A major challenge, which the APDP was intended to address, is the degree to which South African-produced components are used in vehicle assembly, making up what is known as local content.
“At the moment we use 60 percent imported components and 40 percent local contents, and that should be reversed,” Osborne argued.
“This is also good for jobs, as component manufacture involves a lot of smaller businesses, and these tend to be less automated.”
Jonas Mosia, industrial policy coordinator for the Congress of South African Trade Unions, agreed that the automotive sector should be looked at from a wide perspective, and not just in terms of its manufacturing arm.
“We need industrial investment, and therefore in terms of industrial policy you identify sectors to anchor investment,” he told IPS.
“That will revive other linked sectors, such as the automotive component sector. We are talking of leather seats for vehicles, electronics and so on.

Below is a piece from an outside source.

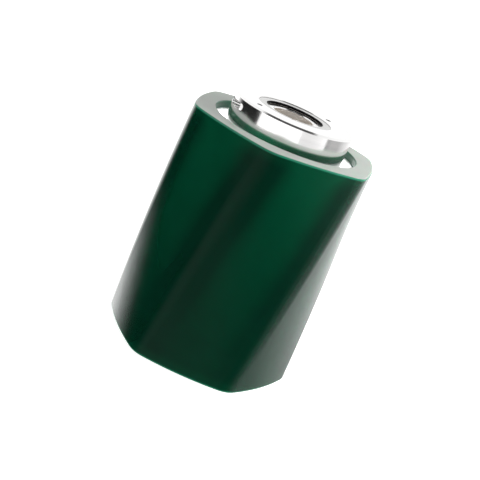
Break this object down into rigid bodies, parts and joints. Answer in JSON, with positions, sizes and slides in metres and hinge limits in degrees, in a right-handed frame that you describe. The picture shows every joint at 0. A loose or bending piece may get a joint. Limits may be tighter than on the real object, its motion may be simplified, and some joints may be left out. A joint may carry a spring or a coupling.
{
  "type": "drive roller",
  "caption": "Roller with a twisted, faceted green urethane cover on an aluminium core, a polished slotted drive hub and shielded ball bearings around a through bore.",
  "frame": {"origin": "centre of the cover's lower end face, on the roller's axis", "axes": "+Z along the axis from the lower end to the slotted drive hub; +X to the right of a person who faces +Y"},
  "size_m": [0.0968, 0.0966, 0.1285],
  "materials": {
    "green_urethane": "glossy, slightly translucent",
    "aluminium": "turned, bright",
    "polished_steel": "mirror polished",
    "turned_steel": "fine turned",
    "bearing_steel": "ground",
    "shield_steel": "pressed, bright",
    "spring_steel": "satin",
    "cage_nylon": "moulded",
    "black_rubber": "matt"
  },
  "bodies": {
    "roller": {"urethane_cover": "green_urethane", "core_tube": "aluminium", "drive_hub": "polished_steel", "lower_hub": "polished_steel", "preload_spring": "spring_steel", "upper_locking_pins": "turned_steel", "upper_o_ring": "black_rubber", "upper_retaining_ring": "spring_steel", "upper_bearing_outer_ring": "bearing_steel", "upper_bearing_top_shield": "shield_steel", "upper_bearing_bottom_shield": "shield_steel", "lower_locking_pins": "turned_steel", "lower_o_ring": "black_rubber", "lower_retaining_ring": "spring_steel", "lower_bearing_outer_ring": "bearing_steel", "lower_bearing_top_shield": "shield_steel", "lower_bearing_bottom_shield": "shield_steel"},
    "axle_sleeve": {"upper_bearing_inner_ring": "bearing_steel", "spacer_sleeve": "turned_steel", "lower_bearing_inner_ring": "bearing_steel"},
    "upper_ball_train": {"upper_bearing_balls": "bearing_steel", "upper_bearing_cage": "cage_nylon"},
    "lower_ball_train": {"lower_bearing_balls": "bearing_steel", "lower_bearing_cage": "cage_nylon"}
  },
  "joints": [
    {"name": "axle_spin", "type": "hinge", "parent": "roller", "child": "axle_sleeve", "pos_m": [0, 0, 0.06595], "axis": [0, 0, 1], "continuous": true},
    {"name": "upper_ball_train_turn", "type": "hinge", "parent": "roller", "child": "upper_ball_train", "pos_m": [0, 0, 0.1224], "axis": [0, 0, 1], "continuous": true},
    {"name": "lower_ball_train_turn", "type": "hinge", "parent": "roller", "child": "lower_ball_train", "pos_m": [0, 0, 0.0095], "axis": [0, 0, 1], "continuous": true}
  ],
  "couplings": [
    {"joint": "upper_ball_train_turn", "follows": "axle_spin", "ratio": 0.41649},
    {"joint": "lower_ball_train_turn", "follows": "axle_spin", "ratio": 0.41649}
  ]
}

That sector has a lot of local content and therefore we are creating jobs in South Africa.”
However, Roger Pitot, the chief executive officer of the South African Automotive Components Industry, expressed concerns, in a written analysis to industry members, that there were insufficient incentives for auto manufacturers to boost local content.
He said that while he supports the incentivisation of vehicle assembly in South Africa through the APDP “there is little incentive for (manufacturers) to increase localisation of components.
“Without higher localisation, it may become increasingly difficult to justify producing some vehicles in South Africa, and thus the target of continually increasing production may be unachievable, particularly with the scenario of lower global vehicle volumes likely to remain for the foreseeable future.”